The create table statements for the two tables in the FK relationship that are at the centre of this error are:

CREATE TABLE t_schedule ( id int(11) NOT NULL AUTO_INCREMENT, name varchar(50) NOT NULL, version int(11) NOT NULL, client_ref varchar(50) NOT NULL, freq int(11) NOT NULL, start_dt datetime NOT NULL, to_dt datetime DEFAULT NULL, exec_cnt int(11) DEFAULT NULL, created_by int(11) NOT NULL, created_on datetime NOT NULL, payment_type int(11) NOT NULL, lastmod_by int(11) DEFAULT NULL, lastmod_on datetime DEFAULT NULL, merchant_id varchar(6) NOT NULL, type_id smallint(6) NOT NULL DEFAULT ‘0’, KEY merchant_id_fk (merchant_id), KEY id (id), KEY fk_schedule_isof_type (type_id), CONSTRAINT merchant_id_fk FOREIGN KEY (merchant_id) REFERENCES t_merchants (Merchant_ID), CONSTRAINT t_schedule_ibfk_1 FOREIGN KEY (type_id) REFERENCES t_schedule_type (id) ) ENGINE=InnoDB AUTO_INCREMENT=71507 DEFAULT CHARSET=latin1 CREATE TABLE t_schedule_payment ( id int(11) NOT NULL AUTO_INCREMENT, version int(11) NOT NULL, processed bit(1) NOT NULL, cc_holder varchar(50) DEFAULT NULL, cc_exp_yy varchar(2) DEFAULT NULL, cc_exp_mm varchar(2) DEFAULT NULL, created_by int(11) NOT NULL, created_on datetime NOT NULL, cc_no varchar(60) DEFAULT NULL, transfer_dt datetime NOT NULL, lastmod_by int(11) DEFAULT NULL, lastmod_on datetime DEFAULT NULL, amt int(11) DEFAULT NULL, canceled bit(1) NOT NULL, pan varchar(12) DEFAULT NULL, sched_id int(11) NOT NULL, currency char(3) NOT NULL DEFAULT ‘AUD’, card_seq_no char(3) DEFAULT NULL, crn varchar(20) DEFAULT NULL, dd_bsb varchar(20) DEFAULT NULL, dd_acc_no varchar(50) DEFAULT NULL, dd_acc_name varchar(255) DEFAULT NULL, batch_id int(11) DEFAULT NULL, batch_trxid int(11) DEFAULT NULL, KEY id (id), KEY sched_id_fk (sched_id), CONSTRAINT t_schedule_payment_ibfk_1 FOREIGN KEY (sched_id) REFERENCES t_schedule (id) ON DELETE CASCADE) ENGINE=InnoDB AUTO_INCREMENT=3964335 DEFAULT CHARSET=latin1

To rule out data corruption / referential integrity issues, we’ve run the following query on all the available nodes and gotten the same results:

mysql> select distinct sched_id from t_schedule_payment where sched_id not in (select id from t_schedule);Empty set (2.47 sec)
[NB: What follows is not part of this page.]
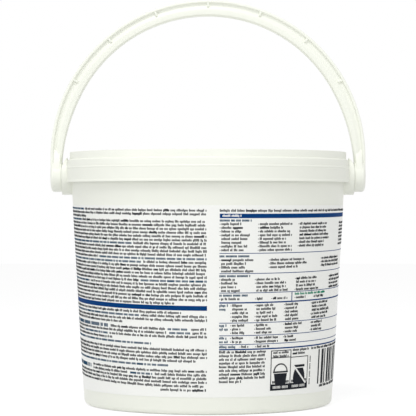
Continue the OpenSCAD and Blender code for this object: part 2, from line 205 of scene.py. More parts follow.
def twin(piece, name):
    """A copy at the other end of the handle's axis."""
    other = copied(piece, name)
    other.rotation_euler = (0, 0, math.pi)
    return settle(other)


def joined(name, *pieces):
    """One object of one or more shapes."""
    piece = take(*pieces)
    if len(pieces) > 1:
        bpy.ops.object.join()
    piece.name = piece.data.name = name
    print(name, "has", len(piece.data.polygons), "faces")
    return piece


def bar(name, x, y, z):
    """A block between two values of x, of y and of z, in mm."""
    let_go()
    middle = [(a + b) / 2 * MM for a, b in (x, y, z)]
    bpy.ops.mesh.primitive_cube_add(size=1, location=middle)
    piece = named(name)
    piece.scale = [(b - a) * MM for a, b in (x, y, z)]
    return settle(piece)


def rod(name, radius, start, end, sides=96, across=True):
    """A cylinder round the X axis, or round the Z axis, from start to end, in mm."""
    let_go()
    bpy.ops.mesh.primitive_cylinder_add(
        vertices=sides, radius=radius * MM, depth=(end - start) * MM,
        rotation=(0, math.pi / 2, 0) if across else (0, 0, 0))
    piece = named(name)
    piece.location[0 if across else 2] = (start + end) / 2 * MM
    return settle(piece)


# %% [markdown]
# ## Turned shapes
#
# Pail, lid, cap and label are round, so each is a profile that is spun round an axis, as on a
# lathe. The profile is drawn as a few corners, each with the radius of its round. Rounding the
# corners in the profile gives even edges all the way round, where a bevel on the finished shell
# would have to guess. The profile itself is one vertex that is extruded from point to point.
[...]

I’ve seen a few mentions of FK strangeness in this forum recently but it appeared that various patches had solved this issue. Is there something obvious (or not obvious, or undocumented etc) that we’re missing here?

If there’s any further information we can provide, we definitely will.

I have the same issues but with primary keys and duplicate keys that in theory should not even happen.

anyone figure this out?

Foreign keys are pretty tricky it seems in this kind of clustering solution, plus parallel applying makes it even more complicated. However many FK-related bugs were fixed till now.
This thread is pretty old, but Shockwavecs - do you experience anything similar?